I think we all agree on that, but what is not clear is why do you still have some reservations on that.

 

[A. Neumaier]

I still don't see what is necessary to be proven. Of course to get the joint probability of the two detectors you need to compare the local measurement protocols and this you can only do "later" via a classical channel exchanging the information on the two measurement protocols. The measurements themselves to get these protocols are due to local interactions between photons (the em. field) with the detector (atoms/molecules making up the detector material).

I don't understand the origin of the nonlocal correlations in certain experiments where choices are made after the signal was sent but before any measurement was made.

But Bell nonlocality is derived from quantum theory (e.g. quantum optics). What exactly is not convincing?

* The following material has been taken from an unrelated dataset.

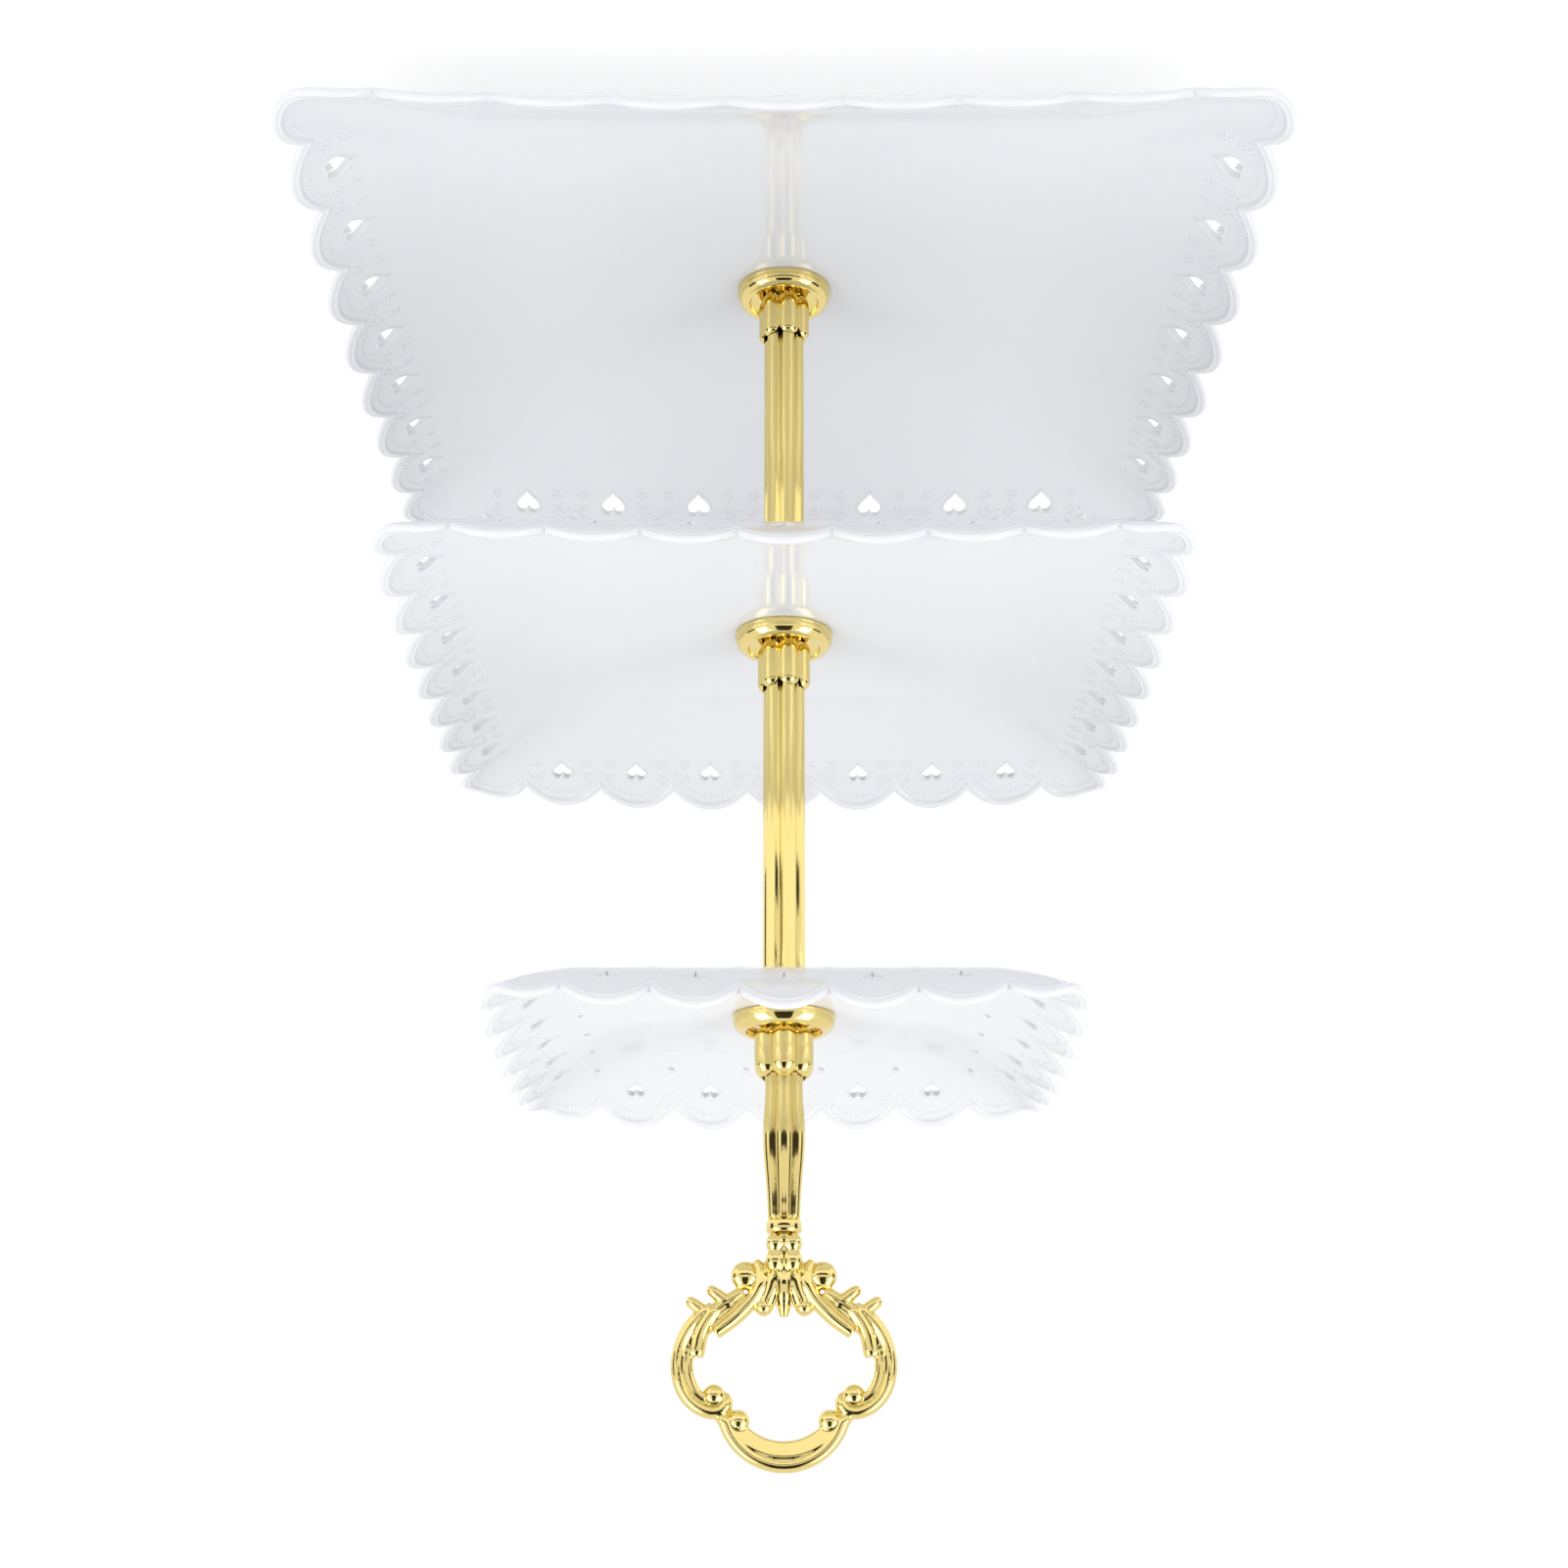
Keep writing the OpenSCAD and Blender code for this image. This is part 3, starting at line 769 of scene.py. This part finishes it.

Bell nonlocality is derived solely by proving that Schrödinger picture quantum mechanics in a finite-dimensional Hilbert space predicts violations of Bell inequalities. No quantum optics or quantum field theory is involved at all, not even relativity. Interacting relativistic QFT has not even a consistent particle picture at finite times. Hence there is a large gap between QFT and Bell nonlocality.

 

[A. Neumaier]

I still don't see what is necessary to be proven. Of course to get the joint probability of the two detectors you need to compare the local measurement protocols and this you can only do "later" via a classical channel exchanging the information on the two measurement protocols. The measurements themselves to get these protocols are due to local interactions between photons (the em. field) with the detector (atoms/molecules making up the detector material).

The problem is not in the comparison of the protocols. In the Heisenberg picture, one has a joint measurement of two noncommuting observables, since these were created by a common past preparation. Measurement theory for this is not governed by Born's rule since the latter assumes commuting variables.